I can’t remember the taste of him, or how he kissed. I can remember some of his cheesy lines and hurtful comments. I can remember him throwing pennies at me from his bedroom window. I can remember he smoked Marlboro reds and wore Stetson cologne. I would smell that combination into the mid-1990s sometimes, but thankfully Stetson has lost its appeal. Whichever men who might have stockpiled it, stuck in the 1980s, have probably run out by now.

My heart was broken. It was two years before I would date again. I wasn’t done making mistakes I wouldn’t fix, though. But that’s a story for another time.

 

You Screamed

I had a nightmare two nights ago.

We went to a celebration, a wedding I think. We were in a house I didn’t recognize. Long wooden floors and wide breezeways. We were upstairs, you and I. People I knew, though none in this plane of existence, held glasses with wine and chatted. Some were in couples and others in clumps. Through the large doorway I could see a half-wall that was crowning a stairwell that led downstairs where others were also mingling. You left my side. I watched you walk away, thinking you were fragile from your health troubles. I tried not to worry and sipped my drink as I watched your back as you turned the corner out of my sight.
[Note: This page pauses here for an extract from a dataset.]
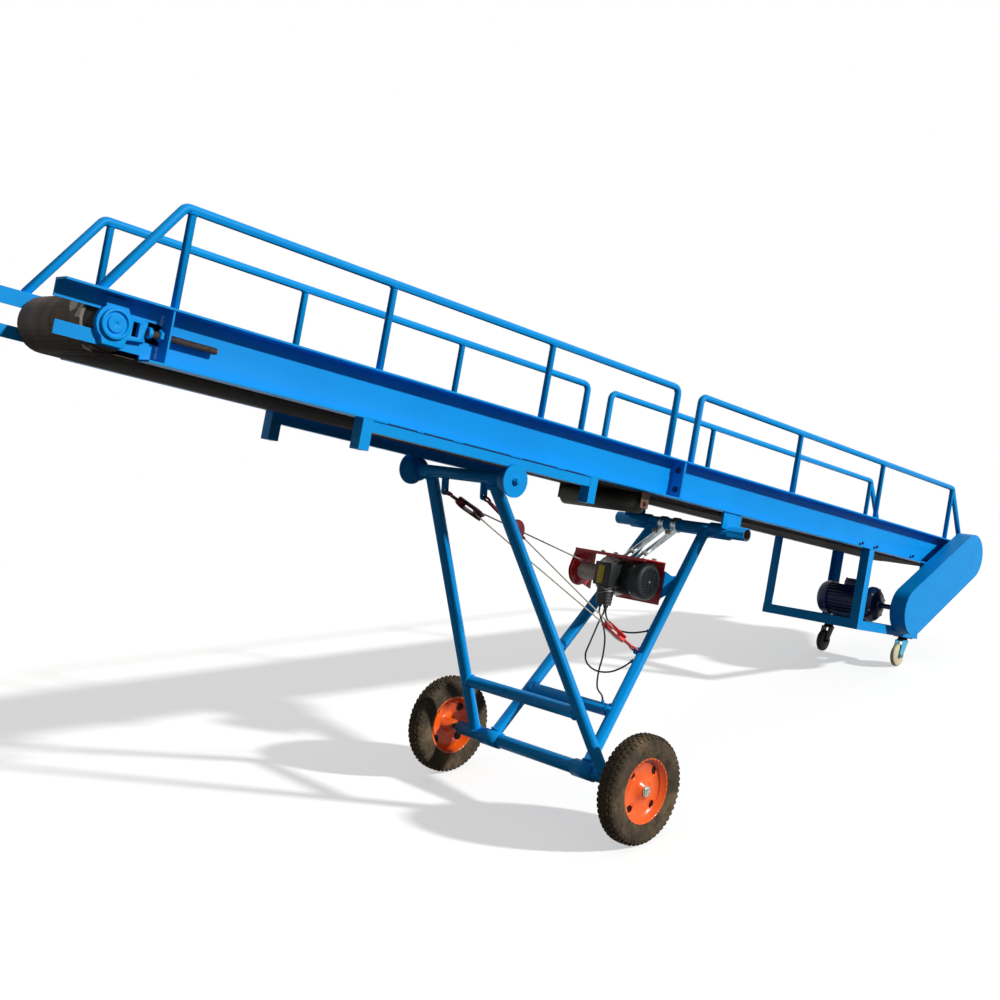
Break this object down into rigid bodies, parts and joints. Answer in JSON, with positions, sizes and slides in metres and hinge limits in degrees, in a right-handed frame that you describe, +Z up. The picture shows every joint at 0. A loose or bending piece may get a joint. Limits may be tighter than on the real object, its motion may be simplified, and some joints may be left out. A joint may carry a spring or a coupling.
{
  "type": "portable belt conveyor",
  "caption": "Portable inclined belt conveyor with pipe side rails, on a folding wheeled A-frame with a rope hoist, and with a motor frame on casters.",
  "frame": {"origin": "on the floor, under the middle of the whole machine's box", "axes": "+X toward the low drive end, +Y to the far side of the belt, +Z up; the belt falls toward +X at 17.5 degrees"},
  "size_m": [5.3976, 1.228, 2.4668],
  "materials": {
    "blue_paint": "gloss azure blue paint",
    "belt_rubber": "worn black conveyor belting",
    "bare_steel": "bare steel with light rust",
    "black_plastic": "black, slightly rough",
    "orange_paint": "orange paint on pressed steel",
    "tyre_rubber": "dusty tyre rubber",
    "navy_paint": "dark blue enamel",
    "zinc_plate": "zinc plated",
    "cream_nylon": "cream nylon",
    "red_paint": "red paint",
    "cast_alloy": "cast aluminium"
  },
  "bodies": {
    "conveyor": {"beam_upper_near": "blue_paint", "beam_upper_far": "blue_paint", "beam_lower_near": "blue_paint", "beam_lower_far": "blue_paint", "rail_upper_near": "blue_paint", "rail_upper_far": "blue_paint", "rail_lower_near": "blue_paint", "rail_lower_far": "blue_paint", "slider_bed": "blue_paint", "belt": "belt_rubber", "tail_drum": "bare_steel", "drive_drum": "bare_steel", "takeup_housing_near": "blue_paint", "takeup_housing_far": "blue_paint", "takeup_screw_near": "bare_steel", "takeup_screw_far": "bare_steel", "drive_bearing_near": "blue_paint", "drive_bearing_far": "blue_paint", "return_idler": "black_plastic", "idler_bracket_near": "bare_steel", "idler_bracket_far": "bare_steel", "roller_track_near": "blue_paint", "roller_track_far": "blue_paint", "pivot_bracket_near": "blue_paint", "pivot_bracket_far": "blue_paint", "drive_frame": "blue_paint", "drive_motor": "navy_paint", "belt_guard": "blue_paint", "caster_plate_near": "zinc_plate", "caster_plate_far": "zinc_plate"},
    "rear_legs": {"rear_leg_frame": "blue_paint", "hoist_frame": "red_paint", "hoist_drum": "red_paint", "hoist_gearbox": "cast_alloy", "hoist_motor": "black_plastic", "hoist_fan_cover": "black_plastic", "hoist_switch_box": "black_plastic", "hoist_hanger_near": "zinc_plate", "hoist_hanger_far": "zinc_plate", "rope_block_rear": "red_paint", "hoist_rope": "zinc_plate", "cable_loop": "black_plastic", "cable_drop": "black_plastic", "cable_link": "black_plastic"},
    "front_legs": {"front_leg_frame": "blue_paint", "rope_block_front": "black_plastic", "rope_anchor": "red_paint"},
    "wheel_near": {"rim_near": "orange_paint", "tyre_near": "tyre_rubber"},
    "wheel_far": {"rim_far": "orange_paint", "tyre_far": "tyre_rubber"},
    "roller_near": {"guide_roller_near": "blue_paint"},
    "roller_far": {"guide_roller_far": "blue_paint"},
    "caster_near": {"caster_fork_near": "zinc_plate"},
    "caster_far": {"caster_fork_far": "zinc_plate"},
    "caster_roll_near": {"caster_wheel_near": "cream_nylon"},
    "caster_roll_far": {"caster_wheel_far": "black_plastic"}
  },
  "joints": [
    {"name": "rear_leg_hinge", "type": "hinge", "parent": "conveyor", "child": "rear_legs", "pos_m": [0.33918, 0, 1.04943], "axis": [0, 1, 0], "range_deg": [-8, 18]},
    {"name": "axle_fold", "type": "hinge", "parent": "rear_legs", "child": "front_legs", "pos_m": [-0.67072, 0, 0.222], "axis": [0, 1, 0], "range_deg": [-36.5, 16.5], "deforming": ["hoist_rope"]},
    {"name": "wheel_spin_near", "type": "hinge", "parent": "front_legs", "child": "wheel_near", "pos_m": [-0.67072, -0.57, 0.222], "axis": [0, 1, 0], "continuous": true},
    {"name": "wheel_spin_far", "type": "hinge", "parent": "front_legs", "child": "wheel_far", "pos_m": [-0.67072, 0.57, 0.222], "axis": [0, 1, 0], "continuous": true},
    {"name": "guide_roller_spin_near", "type": "hinge", "parent": "front_legs", "child": "roller_near", "pos_m": [-1.02489, -0.28, 1.47863], "axis": [0, 1, 0], "continuous": true},
    {"name": "guide_roller_spin_far", "type": "hinge", "parent": "front_legs", "child": "roller_far", "pos_m": [-1.02489, 0.28, 1.47863], "axis": [0, 1, 0], "continuous": true},
    {"name": "caster_swivel_near", "type": "hinge", "parent": "conveyor", "child": "caster_near", "pos_m": [2.04405, -0.236, 0.15406], "axis": [0.3001, 0, 0.9539], "continuous": true},
    {"name": "caster_wheel_spin_near", "type": "hinge", "parent": "caster_near", "child": "caster_roll_near", "pos_m": [1.97855, -0.236, 0.0625], "axis": [0, 1, 0], "continuous": true},
    {"name": "caster_swivel_far", "type": "hinge", "parent": "conveyor", "child": "caster_far", "pos_m": [2.04405, 0.236, 0.15406], "axis": [0.3001, 0, 0.9539], "continuous": true},
    {"name": "caster_wheel_spin_far", "type": "hinge", "parent": "caster_far", "child": "caster_roll_far", "pos_m": [1.97855, 0.236, 0.0625], "axis": [0, 1, 0], "continuous": true}
  ],
  "couplings": [
    {"joint": "axle_fold", "follows": "rear_leg_hinge", "ratio": -2}
  ]
}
Then I heard it. You falling down the stairs, hard. I could hear you yelling in pain as you went down. Thud, holler, thud, holler. The crunchy sounds of bones cracking. The people around me were gone and it was just me, staring at the half-wall waiting for the sounds to stop. Knowing it was you, your body, doing a terrifying ballet down the steps. I tried to make my legs move. To go peer over the half-wall, but I was telling myself it wasn’t you. Then another series of thuds. I had this idea for some reason that a large cabinet tipped and went end over end down the stairs and landed on you. In fact I knew that was what had happened. The thing was gigantic and heavy. I heard it stop at the bottom, sounding as though it landed in wet cement, and you screamed. It was horrifying. You screamed high and frantic, a voice I’d never heard come out of you before, “Get it off of me! Get it off of me!” Your pain was palpable. You tried to scream more, but it came out in sickening gurgles. Then I knew I couldn’t go to the stairwell and peer over the half-wall. I knew it was going to be awful. I also had this odd effect of feeling as though if I didn’t look, it wouldn’t be true.
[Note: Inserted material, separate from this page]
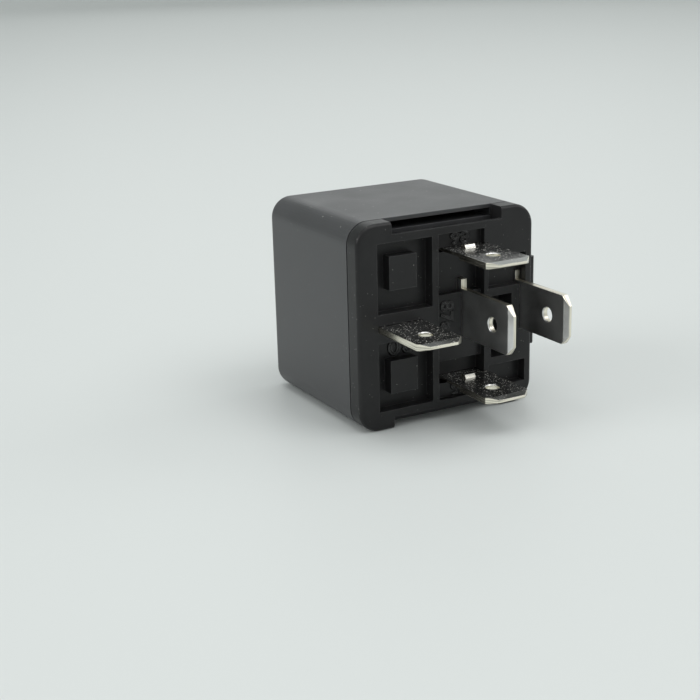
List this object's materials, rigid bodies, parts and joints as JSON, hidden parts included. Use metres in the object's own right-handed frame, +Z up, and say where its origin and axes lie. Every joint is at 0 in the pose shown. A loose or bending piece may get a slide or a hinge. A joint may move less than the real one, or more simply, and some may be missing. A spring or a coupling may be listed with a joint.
{
  "type": "automotive relay",
  "caption": "Box-shaped plug-in changeover relay with flat push-on blades, a moulded base with pockets and a clip-on cover, lying on its side.",
  "frame": {"origin": "middle of the side that the housing lies on", "axes": "+Z up from the side it lies on, -Y out of the terminal face along the blades, +Y into the housing, +X towards the key pad and blade 87"},
  "size_m": [0.0266, 0.0342, 0.0265],
  "materials": {
    "cover_plastic": "satin",
    "base_plastic": "satin",
    "tinned_brass": "tin plated",
    "soft_iron": "zinc plated",
    "bobbin_plastic": "matt",
    "copper_wire": "enamelled",
    "spring_bronze": "rolled",
    "silver_contact": "bright",
    "spring_steel": "drawn",
    "copper_braid": "braided"
  },
  "bodies": {
    "housing": {"cover": "cover_plastic", "terminal_base": "base_plastic", "terminal_30": "tinned_brass", "terminal_85": "tinned_brass", "terminal_86": "tinned_brass", "terminal_87": "tinned_brass", "terminal_87a": "tinned_brass", "yoke": "soft_iron", "core": "soft_iron", "bobbin": "bobbin_plastic", "coil_winding": "copper_wire", "coil_wire_85": "copper_wire", "coil_wire_86": "copper_wire", "fixed_contact_no": "silver_contact", "fixed_contact_nc": "silver_contact", "return_spring": "spring_steel", "flexible_lead": "copper_braid"},
    "armature": {"armature": "soft_iron", "contact_spring": "spring_bronze", "spring_rivets": "soft_iron", "moving_contact": "silver_contact"}
  },
  "joints": [
    {"name": "armature_rock", "type": "hinge", "parent": "housing", "child": "armature", "pos_m": [-0.0095, 0.00581, 0.01325], "axis": [0, 0, -1], "range_deg": [0, 3.2], "stiffness_Nm_per_rad": 0.08, "springref_deg": -2.86}
  ]
}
I woke up. It was 1:37am. In another lifetime I would have walked to the part of the house where you were in and checked on you. Or phoned you. Or at the very least, later, when things had really changed, emailed. Just to make sure you were indeed, not at the bottom of a strange stairwell in some giant house, your life seeping out of you.

I realized there was nowhere to put this feeling. No place to store it or let it go, so I drank some water and went to the restroom – life is full of these little cycles, isn’t it? Water. Pee. Cycles. Back to bed. I kept hearing the scream as if I had actually heard it in real life and was now having some kind of flashback. I lay there, tried to just tell myself it didn’t matter. The screams would fade. Sleep would find me. And it did, only to have several more nightmares, but none of them as awful as that first one.

I was tired the next day – yesterday. I kept having moments where the thought of the screams made my stomach sour. How could I find ways to not care? For it to not matter?

I remembered a huge part of why it is impossible to even have the smallest of exchanges. I remembered the irony of the anger of a person so concerned about their name, being in my correspondence, or in my mouth – a person who stole names. Squatted in them like a vagrant’s hovel. Pissing on things to mark them, then growling over the territory like a rabid coyote. Hypocrite. It makes it easier to let go of concern when you remember how little there is for you.

I again pushed aside the idea of checking on you. Each time I pushed the thought away, it was easier to look at from a distance. As the feeling would rise for a moment, then fall further away each time. I kept walking away from it. I kept imagining ways I could walk faster. Then I remembered that I’m a writer. So, here I am in the middle of the night – letting go.